Atualmente, o consórcio mapeia as soluções de internet das coisas mais avançadas no mundo e define as aspirações brasileiras. “Vamos usar a consulta pública do ministério sobre o tema, que termina no início de fevereiro, para compor essa primeira fase”, conta Vinícius Garcia de Oliveira, responsável pelo estudo no CPqD.
A segunda fase do estudo vai delinear o mercado potencial para internet das coisas no País, além de identificar quais setores produtivos podem se beneficiar das tecnologias. Embora relatórios sejam entregues ao governo nesse ínterim, a previsão é de que só na terceira fase sejam definidas as áreas prioritárias e tecnologias que serão alvo de pesquisa e desenvolvimento. A partir daí é que políticas públicas serão definidas.
Em entrevista ao Estado, o secretário de política de informática do MCTIC, Maximiliano Martinhão, afirmou que o governo vai apresentar, na verdade, uma versão preliminar do Plano Nacional de Internet das Coisas em fevereiro. Ela será atualizada com o andamento do estudo. “São diretrizes”, diz Martinhão. “Vamos sair do conceitual para uma primeira aproximação.” Segundo secretário, o ministério vai realizar outras consultas públicas ao longo do ano para ouvir as sugestões e críticas dos interessados.
Conteúdo. A principal preocupação no mercado é que o governo use o plano para tentar criar uma indústria local de hardware, estratégia que não deu certo no passado. “Se focarmos em dispositivos, disputaremos uma cadeia de menor valor”, avalia o executivo-chefe de negócios do Centro de Estudos e Sistemas Avançados do Recife (Cesar). “O maior valor está no software.” Recentemente, o Cesar criou uma plataforma permitindo que diversos objetos conectados se “conversem”.

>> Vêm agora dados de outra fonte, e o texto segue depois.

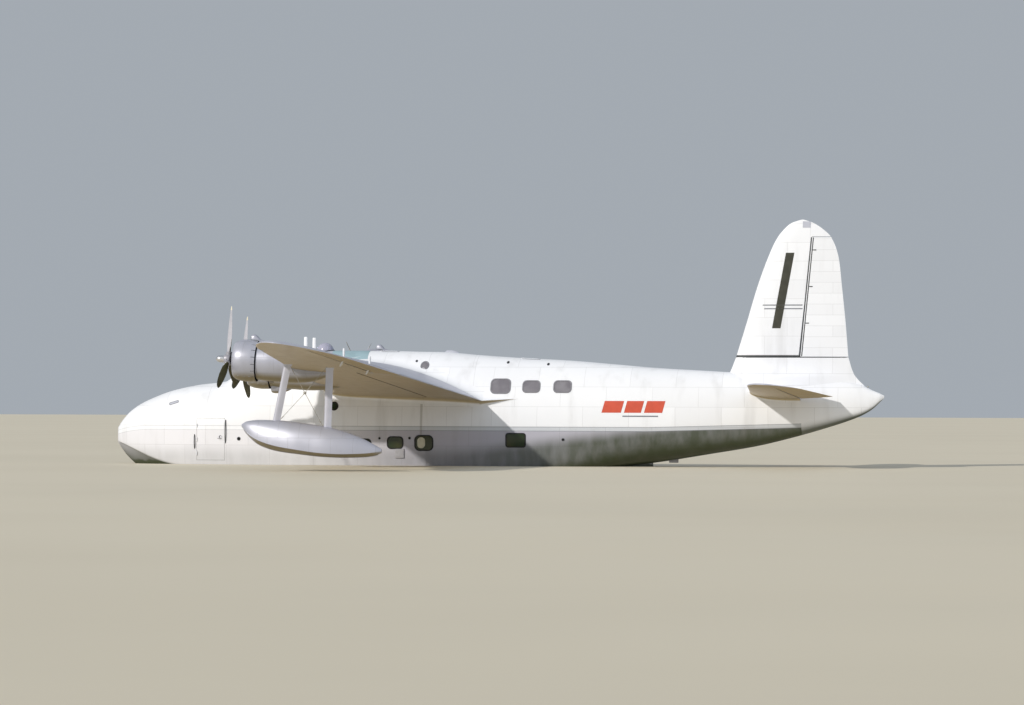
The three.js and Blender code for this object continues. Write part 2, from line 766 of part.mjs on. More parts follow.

Em uma reunião na semana passada no MCTIC, o presidente da Associação Brasileira das Empresas de Software (Abes), Francisco Camargo, também defendeu a aposta em serviços. “Somos bons em software”, diz Camargo. “E o investimento é significativamente menor.”

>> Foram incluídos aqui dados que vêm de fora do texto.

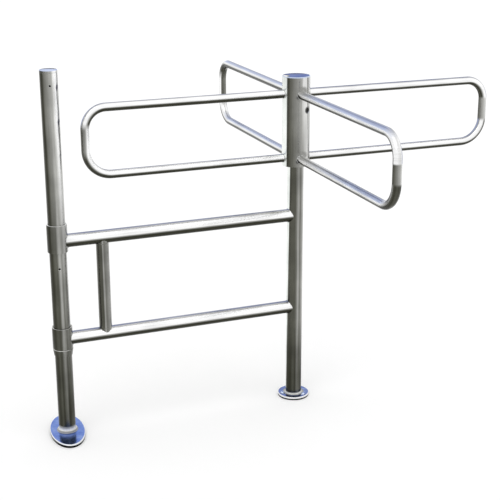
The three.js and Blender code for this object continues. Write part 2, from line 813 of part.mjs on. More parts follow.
function buildGuidePost() {
  const { shadedSteel, plateSteel, boltSteel, polishedSteel } = finishes;
  const side = group(model, -postSpacing);
  place(side, 'guide_post', guidePost(), shadedSteel);
  place(side, 'guide_post_cap', guidePostCap(), polishedSteel);
  const foot = group(side, 0, 0, 0, footTurn * degrees);
  place(foot, 'foot_plate', footPlate(), shadedSteel);
  place(foot, 'foot_cover', footCover(), plateSteel, 0, 0, seatGap);
  const bolt = floorBolt(footPlateThickness + seatGap, footBoltHeadHeight);
  const boltY = footHalfLength - footBoltInset;
  place(foot, 'foot_bolt_front', bolt, boltSteel, 0, -boltY);
  place(foot, 'foot_bolt_rear', bolt, boltSteel, 0, boltY);

  const upperBottom = upperRailHeight - upperSleeveDrop;
  const lowerBottom = lowerRailHeight - lowerSleeveDrop;
  const collarBottom = lowerBottom - seatGap - collarHeight;
  place(side, 'upper_sleeve', sleeve(upperSleeveLength), shadedSteel, 0, 0, upperBottom);
  place(side, 'lower_sleeve', sleeve(lowerSleeveLength), shadedSteel, 0, 0, lowerBottom);
  place(side, 'support_collar', supportCollar(), shadedSteel, 0, 0, collarBottom);
  const sleeveScrew = grubScrew(sleeveRadius);
  const collarScrew = grubScrew((collarToe + sleeveRadius) / 2);
  const upperScrewZ = upperBottom + upperSleeveLength / 2;
  const lowerScrewZ = lowerBottom + lowerSleeveLength / 2;
  place(side, 'upper_sleeve_screw', sleeveScrew, boltSteel, 0, 0, upperScrewZ, quarterTurn);
  place(side, 'lower_sleeve_screw', sleeveScrew, boltSteel, 0, 0, lowerScrewZ, quarterTurn);
  place(side, 'collar_screw', collarScrew, boltSteel, 0, 0, collarBottom + collarHeight / 2, quarterTurn);
}

function buildRails() {
  const { polishedSteel, shadedSteel } = finishes;
  const tube = rail();
  place(model, 'upper_rail', tube, polishedSteel, 0, 0, upperRailHeight);
  place(model, 'lower_rail', tube, polishedSteel, 0, 0, lowerRailHeight);
  place(model, 'baluster', baluster(), shadedSteel, balusterOffset - postSpacing);
}

function buildPawls(head) {
  const { toolSteel, boltSteel, springSteel } = finishes;
  const { x, y } = pawlPivot;
  pawlAngles.forEach((angle, i) => {
    const set = group(head, 0, 0, 0, angle * degrees);
    place(set, `pawl_${i + 1}`, pawl(), toolSteel, x, y, 0, pawlLean);
    place(set, `pawl_pin_${i + 1}`, pawlPin(), boltSteel, x, y);
    place(set, `pawl_clip_${i + 1}`, pawlClip(), springSteel, x, y);
    place(set, `pawl_spring_${i + 1}`, pawlSpring(), springSteel, x, y, 0, pawlLean);
  });
}

function buildLock(head) {
  const lock = group(head, 0, 0, lockHeight, lockAngle * degrees);
  place(lock, 'lock_barrel', lockBarrel(), finishes.polishedSteel);
  place(lock, 'lock_nut', lockNut(), finishes.brass);
  place(lock, 'lock_plunger', lockPlunger(), finishes.blackLock);
  place(lock, 'lock_spring', lockSpring(), finishes.springSteel);
}

function buildHead() {
  const { shadedSteel, polishedSteel, plateSteel, acetal } = finishes;
  const head = group(model);
  place(head, 'head_shell', headShell(), shadedSteel);
  place(head, 'head_cap', headCap(), plateSteel);
  const loop = arm();
  const arms = group(head, 0, 0, 0, armTurn * degrees);
  armNames.forEach((name, i) => place(arms, name, loop, polishedSteel, 0, 0, 0, i * quarterTurn));
  place(head, 'lower_bush', lowerBush(), acetal);
  place(head, 'upper_bush', upperBush(), acetal);
  place(head, 'bearing_plate', bearingPlate(), finishes.toolSteel);
  buildPawls(head);
  buildLock(head);
}

buildTurnstilePost();
buildGuidePost();
buildRails();
buildHead();

export default model;
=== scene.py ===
"""Finishes for a waist-high turnstile with four bent-tube arms, a guide post and two rails.

The frame comes in metres: +Z is up, the turnstile post stands on the origin, the rails run to -X and
the front faces -Y. Every visible tube, plate and bolt gets a finely meshed surface in place of its
plain solid. The mechanism inside the head keeps its solids with turned-metal materials, apart from
its three springs, which are copies of their solids with the doubled points merged.

The long streaks of polished tube are painted reflections of surroundings that are not modelled: bands
of a few tones from one painted scale, laid to be seen from the front left. They are fixed to each tube,
so they stay where they are when the view or the light changes.
"""
import json
import math

import bmesh
import bpy
import numpy as np
from mathutils import Matrix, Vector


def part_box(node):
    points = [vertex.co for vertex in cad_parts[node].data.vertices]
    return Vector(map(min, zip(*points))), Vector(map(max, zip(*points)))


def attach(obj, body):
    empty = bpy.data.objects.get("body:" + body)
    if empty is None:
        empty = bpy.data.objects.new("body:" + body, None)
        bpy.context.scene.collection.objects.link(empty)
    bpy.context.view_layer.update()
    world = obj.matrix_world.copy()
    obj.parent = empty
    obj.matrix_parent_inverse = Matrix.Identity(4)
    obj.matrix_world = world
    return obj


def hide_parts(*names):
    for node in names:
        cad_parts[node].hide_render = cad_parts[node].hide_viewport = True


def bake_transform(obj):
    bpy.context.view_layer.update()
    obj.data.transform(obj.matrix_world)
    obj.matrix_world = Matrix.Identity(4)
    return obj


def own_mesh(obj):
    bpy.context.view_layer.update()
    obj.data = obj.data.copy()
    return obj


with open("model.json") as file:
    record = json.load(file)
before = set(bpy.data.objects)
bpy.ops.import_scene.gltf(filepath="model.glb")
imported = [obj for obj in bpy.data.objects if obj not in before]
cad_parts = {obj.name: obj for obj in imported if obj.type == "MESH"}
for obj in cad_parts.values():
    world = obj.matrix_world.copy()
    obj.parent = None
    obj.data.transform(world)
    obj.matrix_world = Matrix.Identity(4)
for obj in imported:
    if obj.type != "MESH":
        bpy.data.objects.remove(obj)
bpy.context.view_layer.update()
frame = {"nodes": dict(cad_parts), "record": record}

MM = 0.001
TURN = 2 * math.pi
SEAT_GAP = 0.3 * MM
WELD_DISTANCE = 0.002 * MM      # points closer than this are one point

# Tubes and heights, as in the frame
POST_RADIUS = 25.4 * MM
POST_BORE = 22.8 * MM
POST_TOP = 933.7 * MM
HEAD_RADIUS = 42.5 * MM
HEAD_BORE = 40 * MM
HEAD_BOTTOM = 774 * MM
HEAD_TOP = 1050 * MM
HEAD_EDGE = 0.6 * MM
CAP_RADIUS = 39.7 * MM
GUIDE_X = -753 * MM
GUIDE_TOP = 1115 * MM
GUIDE_CAP = 8 * MM
CAP_SHOULDER = 2.5 * MM
RAIL_RADIUS = 20 * MM
RAIL_BORE = 18 * MM
RAIL_HEIGHTS = {"upper_rail": 613 * MM, "lower_rail": 309 * MM}
BALUSTER_X = GUIDE_X + 133 * MM
BALUSTER_RADIUS = 19 * MM
BALUSTER_BORE = 17 * MM
SLEEVE_RADIUS = 30.1 * MM
SLEEVE_BORE = 26.2 * MM
SLEEVES = {"upper_sleeve": (583 * MM, 667 * MM), "lower_sleeve": (281.5 * MM, 348.5 * MM)}
COLLAR = (259.2 * MM, 281.2 * MM)
COLLAR_TOE = 27.2 * MM
COLLAR_LAND = 4 * MM
COLLAR_BORE = 25.8 * MM
COLLAR_BEVEL = 1.6 * MM
SCREW_RADIUS = 4 * MM
PIN_HOLE_RADIUS = 3 * MM
PIN_HOLE_HEIGHTS = (536 * MM, 1071 * MM)
PIN_HOLE_AZIMUTH = math.radians(-97)
ARM_RADIUS = 12.7 * MM
ARM_BORE = 11.1 * MM
ARM_REACH = 656 * MM
ARM_UPPER_BEND = 62 * MM
ARM_LOWER_BEND = 75 * MM
ARM_UPPER = 996 * MM
ARM_LOWER = 798 * MM
ARM_TILT_SHARES = {"arm_right": (0.2, 0.08)}   # how far the streaks lean to the front, above and below
ARM_END_SHARES = {"arm_right": (0.9,), "arm_rear": (0.6,), "arm_left": (0.8,), "arm_front": (0.96, 8 * MM)}
ARM_AZIMUTHS = {"arm_right": -0.4, "arm_rear": 89.6, "arm_left": 179.6, "arm_front": -90.4}
FLANGE_RADIUS = 50 * MM
FLANGE_THICKNESS = 10 * MM
FLANGE_EDGE = 1.6 * MM
BOLT_CIRCLE = 37.5 * MM
BOLT_AZIMUTHS = (180, -60, 60)
BOLT_HOLE = 4.3 * MM
BOLT_SHANK = 4 * MM
BOLT_HEAD = 7 * MM
BOLT_HEAD_HEIGHT = 4.6 * MM
BOLT_TIP = 0.5 * MM
FOOT_HALF = (52.45 * MM, 107 * MM)
FOOT_TURN = math.radians(-6.5)
FOOT_FLOOR = 0.3 * MM
FOOT_TOP = 11.3 * MM
FOOT_EDGE = 2.4 * MM
FOOT_SHEET = 1.5 * MM
FOOT_LIP = 2 * MM
NECK_RADIUS = 30.2 * MM
NECK_TOP = 16.8 * MM
NECK_EDGE = 1.8 * MM
NECK_FILLET = 2 * MM
LOCK_AZIMUTH = math.radians(-58.5)
LOCK_HEIGHT = 949 * MM
LOCK_RADIUS = 9.8 * MM
LOCK_HOLE = 10.1 * MM
LOCK_BORE = 7 * MM
LOCK_INNER_END = 26 * MM
LOCK_END_WALL = 1.6 * MM
LOCK_PIN_HOLE = 4.3 * MM
PLUNGER_FACE = 38.5 * MM
PLUNGER_HEAD = 6.7 * MM
PLUNGER_LENGTH = 2.5 * MM
PLUNGER_PIN = 4 * MM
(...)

Outros pontos de atenção para a elaboração do plano incluem a adoção de padrões globais de interoperabilidade entre dispositivos; regulamentação adequada; oferta de capital de risco para startups; e mudanças na relação entre universidades e empresas.“É preciso criar uma cadeia para que as pesquisas se transformem em negócios”, afirma o presidente da Sociedade Brasileira de Computação (SBC), Lisandro Granville.
Positivo. Apesar dos tropeços iniciais, especialistas elogiam a iniciativa do Brasil. Como trata-se de um setor muito novo, ainda não há nações com vantagem competitiva em relação às demais. “Há uma grande oportunidade”, diz Daniel Castro, diretor do Center for Data Innovation, entidade sem fins lucrativos baseada em Washington, nos Estados Unidos. “Poucos países têm sido proativos em criar políticas desse tipo.”
Países como China, Cingapura e Índia têm feito as apostas mais significativas – o Brasil, por enquanto, não prevê verba específica para internet das coisas. “Eles investem em pesquisa e desenvolvimento, mas o governo também tem atuado como parceiro das startups. Isso faz uma tremenda diferença.”